Unconscionable not to fix `the Jews’
It is very easy to fix these texts in which lurk the lethal seeds of anti-Semitism, if we want to. It is as easy as simply changing the words “the Jews” to “the Jewish authorities,” when that’s what’s really called for (which is almost always). In view of the lethal consequences which the expression `the Jews’ can and has caused in the Christian faithful down through the centuries, it is unconscionable not to fix them. These days of late Lent when John’s gospel is daily read, priests and readers at Mass should therefore have the conscience and courage to take it upon themselves to fix the text before them, if it has not already been fixed. If it reads `the Jews,’ then for God’s sake and for the sake of the six million Jews of the Holocaust fix it to read “the Jewish authorities.”
Conclusion
Cleansing our Temple as Jesus cleansed His
The “Lord, I am not worthy to receive you” in the prayer before Communion doesn’t really need fixing; it has no subliminal power to stoke up the crematories of the Holocaust. But liturgical texts and New Testament translations, in which lurk the roots of anti-Semitism, do indeed need fixing.  In these days when Iranian President Ahmadinejad denies that the Holocaust ever happened and wants Israel wiped off the map, it is unconscionable not to fix the liturgical texts and New Testament translations in which lurk the roots of anti-Semitism.
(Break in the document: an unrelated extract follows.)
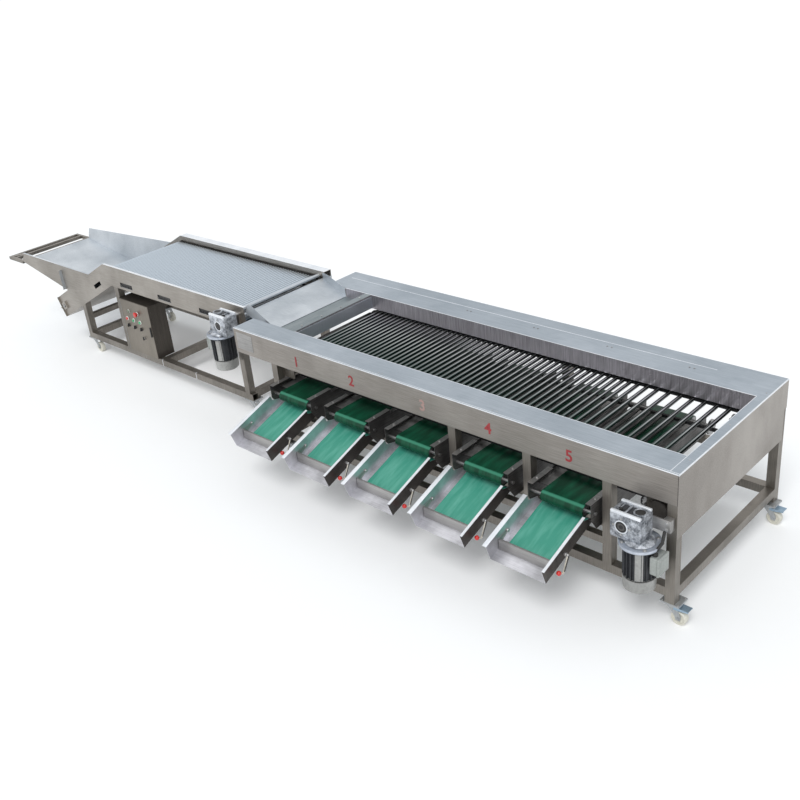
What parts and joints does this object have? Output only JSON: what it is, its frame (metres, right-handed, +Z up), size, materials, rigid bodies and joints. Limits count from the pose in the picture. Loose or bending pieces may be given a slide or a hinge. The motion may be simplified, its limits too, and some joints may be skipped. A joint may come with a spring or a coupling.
{
  "type": "fruit grading machine",
  "caption": "roller fruit grader on casters: infeed elevator with hopper and control box feeding a long roller sizer with belt outlets, sloping trays, swing gates and worm gearmotors",
  "frame": {"origin": "centre of the overall box, on the floor under the wheels", "axes": "+X along the machine from the hopper to the sizer's far end, +Y from the outlet trays to the rear, +Z up"},
  "size_m": [6.636, 1.5294, 0.8916],
  "materials": {
    "frame_steel": "brushed, box section",
    "panel_steel": "brushed sheet",
    "cover_steel": "bright sheet",
    "roller_steel": "bright rollers",
    "chain_steel": "dark oiled",
    "guard_black": "matte",
    "belt_green": "smooth belt",
    "mat_green": "soft mat",
    "curtain": "flexible curtain",
    "gate_steel": "brushed",
    "cast_metal": "rough cast",
    "box_steel": "brushed sheet",
    "button_white": "gloss",
    "knob_black": "matte",
    "stop_red": "gloss",
    "wheel_ivory": "smooth",
    "zinc": "zinc plated",
    "pedal_blue": "blue zinc"
  },
  "bodies": {
    "machine": {"sizer_frame": "frame_steel", "drive_guard": "guard_black", "outer_panels": "panel_steel", "top_covers": "cover_steel", "trough_plates": "cover_steel", "grading_rollers": "roller_steel", "roller_chains": "chain_steel", "outlet_frames": "gate_steel", "outlet_belts": "belt_green", "outlet_trays": "cover_steel", "tray_mats": "mat_green", "sizer_gearmotor": "cast_metal", "infeed_gearmotor": "cast_metal", "deck_side_plates": "panel_steel", "deck_rollers": "roller_steel", "infeed_frame": "frame_steel", "hopper": "cover_steel", "discharge_chute": "cover_steel", "control_box": "box_steel", "fasteners": "zinc"},
    "feed_flap": {"feed_flap": "curtain"},
    "main_drive_shaft": {"main_drive_shaft": "gate_steel"},
    "main_tail_shaft": {"main_tail_shaft": "gate_steel"},
    "gearbox_output": {"gearbox_output": "gate_steel"},
    "outlet_drums": {"outlet_drums": "gate_steel"},
    "belt_line_shaft": {"belt_line_shaft": "gate_steel"},
    "gate_1": {"gate_1": "gate_steel"},
    "gate_2": {"gate_2": "gate_steel"},
    "gate_3": {"gate_3": "gate_steel"},
    "gate_4": {"gate_4": "gate_steel"},
    "gate_5": {"gate_5": "gate_steel"},
    "infeed_drive_shaft": {"infeed_drive_shaft": "gate_steel"},
    "infeed_tail_shaft": {"infeed_tail_shaft": "gate_steel"},
    "control_door": {"control_door": "box_steel"},
    "push_button_1": {"push_button_1": "button_white"},
    "rotary_knob_1": {"rotary_knob_1": "knob_black"},
    "push_button_2": {"push_button_2": "button_white"},
    "rotary_knob_2": {"rotary_knob_2": "knob_black"},
    "push_button_3": {"push_button_3": "button_white"},
    "rotary_knob_3": {"rotary_knob_3": "knob_black"},
    "emergency_stop": {"emergency_stop": "stop_red"},
    "door_latch": {"door_latch": "knob_black"},
    "fork_sizer_left_front": {"fork_sizer_left_front": "zinc"},
    "wheel_sizer_left_front": {"wheel_sizer_left_front": "wheel_ivory"},
    "fork_sizer_left_rear": {"fork_sizer_left_rear": "zinc"},
    "wheel_sizer_left_rear": {"wheel_sizer_left_rear": "wheel_ivory"},
    "fork_sizer_right_front": {"fork_sizer_right_front": "zinc"},
    "wheel_sizer_right_front": {"wheel_sizer_right_front": "wheel_ivory"},
    "brake_pedal_front": {"brake_pedal_front": "pedal_blue"},
    "fork_sizer_right_rear": {"fork_sizer_right_rear": "zinc"},
    "wheel_sizer_right_rear": {"wheel_sizer_right_rear": "wheel_ivory"},
    "brake_pedal_rear": {"brake_pedal_rear": "pedal_blue"},
    "fork_infeed_left_front": {"fork_infeed_left_front": "zinc"},
    "wheel_infeed_left_front": {"wheel_infeed_left_front": "wheel_ivory"},
    "fork_infeed_left_rear": {"fork_infeed_left_rear": "zinc"},
    "wheel_infeed_left_rear": {"wheel_infeed_left_rear": "wheel_ivory"},
    "fork_infeed_right_front": {"fork_infeed_right_front": "zinc"},
    "wheel_infeed_right_front": {"wheel_infeed_right_front": "wheel_ivory"},
    "fork_infeed_right_rear": {"fork_infeed_right_rear": "zinc"},
    "wheel_infeed_right_rear": {"wheel_infeed_right_rear": "wheel_ivory"}
  },
  "joints": [
    {"name": "head_shaft_spin", "type": "hinge", "parent": "machine", "child": "main_drive_shaft", "pos_m": [3.125, 0.21468, 0.65264], "axis": [0, 1, 0], "continuous": true},
    {"name": "tail_shaft_spin", "type": "hinge", "parent": "machine", "child": "main_tail_shaft", "pos_m": [0.577, 0.21468, 0.65264], "axis": [0, 1, 0], "continuous": true},
    {"name": "gearbox_output_spin", "type": "hinge", "parent": "machine", "child": "gearbox_output", "pos_m": [3.057, -0.33532, 0.57964], "axis": [0, 1, 0], "continuous": true},
    {"name": "line_shaft_spin", "type": "hinge", "parent": "machine", "child": "belt_line_shaft", "pos_m": [1.695, 0.65468, 0.51364], "axis": [1, 0, 0], "continuous": true},
    {"name": "front_drums_spin", "type": "hinge", "parent": "machine", "child": "outlet_drums", "pos_m": [1.695, -0.37532, 0.51364], "axis": [1, 0, 0], "continuous": true},
    {"name": "deck_head_spin", "type": "hinge", "parent": "machine", "child": "infeed_drive_shaft", "pos_m": [-0.133, 0.31468, 0.75764], "axis": [0, 1, 0], "continuous": true},
    {"name": "deck_tail_spin", "type": "hinge", "parent": "machine", "child": "infeed_tail_shaft", "pos_m": [-2.5043, 0.31468, 0.3513], "axis": [0, 1, 0], "continuous": true},
    {"name": "feed_flap_swing", "type": "hinge", "parent": "machine", "child": "feed_flap", "pos_m": [0.5588, 0.17118, 0.83664], "axis": [0, -1, 0], "range_deg": [0, 70]},
    {"name": "gate_1_swing", "type": "hinge", "parent": "machine", "child": "gate_1", "pos_m": [0.721, -0.59732, 0.40364], "axis": [-1, 0, 0], "range_deg": [0, 65]},
    {"name": "gate_2_swing", "type": "hinge", "parent": "machine", "child": "gate_2", "pos_m": [1.208, -0.59732, 0.40364], "axis": [-1, 0, 0], "range_deg": [0, 65]},
    {"name": "gate_3_swing", "type": "hinge", "parent": "machine", "child": "gate_3", "pos_m": [1.695, -0.59732, 0.40364], "axis": [-1, 0, 0], "range_deg": [0, 65]},
    {"name": "gate_4_swing", "type": "hinge", "parent": "machine", "child": "gate_4", "pos_m": [2.182, -0.59732, 0.40364], "axis": [-1, 0, 0], "range_deg": [0, 65]},
    {"name": "gate_5_swing", "type": "hinge", "parent": "machine", "child": "gate_5", "pos_m": [2.669, -0.59732, 0.40364], "axis": [-1, 0, 0], "range_deg": [0, 65]},
    {"name": "control_door_swing", "type": "hinge", "parent": "machine", "child": "control_door", "pos_m": [-1.5997, -0.09532, 0.36664], "axis": [0, 0, -1], "range_deg": [0, 110]},
    {"name": "push_button_1_press", "type": "slide", "parent": "control_door", "child": "push_button_1", "axis": [0, 1, 0], "range_m": [0, 0.005], "stiffness_N_per_m": 200},
    {"name": "rotary_knob_1_turn", "type": "hinge", "parent": "control_door", "child": "rotary_knob_1", "pos_m": [-1.535, -0.09532, 0.39464], "axis": [0, 1, 0], "range_deg": [-60, 60]},
    {"name": "push_button_2_press", "type": "slide", "parent": "control_door", "child": "push_button_2", "axis": [0, 1, 0], "range_m": [0, 0.005], "stiffness_N_per_m": 200},
    {"name": "rotary_knob_2_turn", "type": "hinge", "parent": "control_door", "child": "rotary_knob_2", "pos_m": [-1.45, -0.09532, 0.39464], "axis": [0, 1, 0], "range_deg": [-60, 60]},
    {"name": "push_button_3_press", "type": "slide", "parent": "control_door", "child": "push_button_3", "axis": [0, 1, 0], "range_m": [0, 0.005], "stiffness_N_per_m": 200},
    {"name": "rotary_knob_3_turn", "type": "hinge", "parent": "control_door", "child": "rotary_knob_3", "pos_m": [-1.366, -0.09532, 0.39464], "axis": [0, 1, 0], "range_deg": [-60, 60]},
    {"name": "emergency_stop_press", "type": "slide", "parent": "control_door", "child": "emergency_stop", "axis": [0, 1, 0], "range_m": [0, 0.006]},
    {"name": "door_latch_turn", "type": "hinge", "parent": "control_door", "child": "door_latch", "pos_m": [-1.351, -0.09532, 0.32464], "axis": [0, 1, 0], "range_deg": [0, 90]},
    {"name": "swivel_sizer_left_front", "type": "hinge", "parent": "machine", "child": "fork_sizer_left_front", "pos_m": [0.511, -0.29082, 0.10864], "axis": [0, 0, 1], "continuous": true},
    {"name": "roll_sizer_left_front", "type": "hinge", "parent": "fork_sizer_left_front", "child": "wheel_sizer_left_front", "pos_m": [0.546, -0.29082, 0.03864], "axis": [0, 1, 0], "continuous": true},
    {"name": "swivel_sizer_left_rear", "type": "hinge", "parent": "machine", "child": "fork_sizer_left_rear", "pos_m": [0.511, 0.72018, 0.10864], "axis": [0, 0, 1], "continuous": true},
    {"name": "roll_sizer_left_rear", "type": "hinge", "parent": "fork_sizer_left_rear", "child": "wheel_sizer_left_rear", "pos_m": [0.546, 0.72018, 0.03864], "axis": [0, 1, 0], "continuous": true},
    {"name": "swivel_sizer_right_front", "type": "hinge", "parent": "machine", "child": "fork_sizer_right_front", "pos_m": [3.23, -0.29082, 0.10864], "axis": [0, 0, 1], "continuous": true},
    {"name": "roll_sizer_right_front", "type": "hinge", "parent": "fork_sizer_right_front", "child": "wheel_sizer_right_front", "pos_m": [3.265, -0.29082, 0.03864], "axis": [0, 1, 0], "continuous": true},
    {"name": "brake_front_press", "type": "hinge", "parent": "fork_sizer_right_front", "child": "brake_pedal_front", "pos_m": [3.25, -0.29082, 0.09264], "axis": [0, 1, 0], "range_deg": [0, 12]},
    {"name": "swivel_sizer_right_rear", "type": "hinge", "parent": "machine", "child": "fork_sizer_right_rear", "pos_m": [3.23, 0.72018, 0.10864], "axis": [0, 0, 1], "continuous": true},
    {"name": "roll_sizer_right_rear", "type": "hinge", "parent": "fork_sizer_right_rear", "child": "wheel_sizer_right_rear", "pos_m": [3.265, 0.72018, 0.03864], "axis": [0, 1, 0], "continuous": true},
    {"name": "brake_rear_press", "type": "hinge", "parent": "fork_sizer_right_rear", "child": "brake_pedal_rear", "pos_m": [3.25, 0.72018, 0.09264], "axis": [0, 1, 0], "range_deg": [0, 12]},
    {"name": "swivel_infeed_left_front", "type": "hinge", "parent": "machine", "child": "fork_infeed_left_front", "pos_m": [-2.195, -0.04282, 0.10864], "axis": [0, 0, 1], "continuous": true},
    {"name": "roll_infeed_left_front", "type": "hinge", "parent": "fork_infeed_left_front", "child": "wheel_infeed_left_front", "pos_m": [-2.16, -0.04282, 0.03864], "axis": [0, 1, 0], "continuous": true},
    {"name": "swivel_infeed_left_rear", "type": "hinge", "parent": "machine", "child": "fork_infeed_left_rear", "pos_m": [-2.195, 0.67218, 0.10864], "axis": [0, 0, 1], "continuous": true},
    {"name": "roll_infeed_left_rear", "type": "hinge", "parent": "fork_infeed_left_rear", "child": "wheel_infeed_left_rear", "pos_m": [-2.16, 0.67218, 0.03864], "axis": [0, 1, 0], "continuous": true},
    {"name": "swivel_infeed_right_front", "type": "hinge", "parent": "machine", "child": "fork_infeed_right_front", "pos_m": [-0.168, -0.04282, 0.10864], "axis": [0, 0, 1], "continuous": true},
    {"name": "roll_infeed_right_front", "type": "hinge", "parent": "fork_infeed_right_front", "child": "wheel_infeed_right_front", "pos_m": [-0.133, -0.04282, 0.03864], "axis": [0, 1, 0], "continuous": true},
    {"name": "swivel_infeed_right_rear", "type": "hinge", "parent": "machine", "child": "fork_infeed_right_rear", "pos_m": [-0.168, 0.67218, 0.10864], "axis": [0, 0, 1], "continuous": true},
    {"name": "roll_infeed_right_rear", "type": "hinge", "parent": "fork_infeed_right_rear", "child": "wheel_infeed_right_rear", "pos_m": [-0.133, 0.67218, 0.03864], "axis": [0, 1, 0], "continuous": true}
  ],
  "couplings": [
    {"joint": "tail_shaft_spin", "follows": "head_shaft_spin", "ratio": 1},
    {"joint": "gearbox_output_spin", "follows": "head_shaft_spin", "ratio": 1.3},
    {"joint": "front_drums_spin", "follows": "line_shaft_spin", "ratio": 1},
    {"joint": "deck_tail_spin", "follows": "deck_head_spin", "ratio": 1}
  ]
}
Once fixed, we will have cleansed our Temple as Jesus cleansed His Temple, when with a whip of cord He drove sheep, cattle and merchants out of His Father’s House.

[1]Read on the fourth Sunday of Lent, cycle A)
[2] Missale Romanum, Feria Sexta in Parasceve 
[3] Confer “On the Jews and Their Lies” written in 1543 by Martin Luther, translated by Martin Bertram
[4] The book of prayers, chants and responses used at Mass. 
[5]Vatican II’s Declaration on the Relation of the Church with Non-Christian Religions. The Declaration decrees that the death of Jesus “cannot be blamed upon all the Jews then living, without distinction, nor upon the Jews of today.”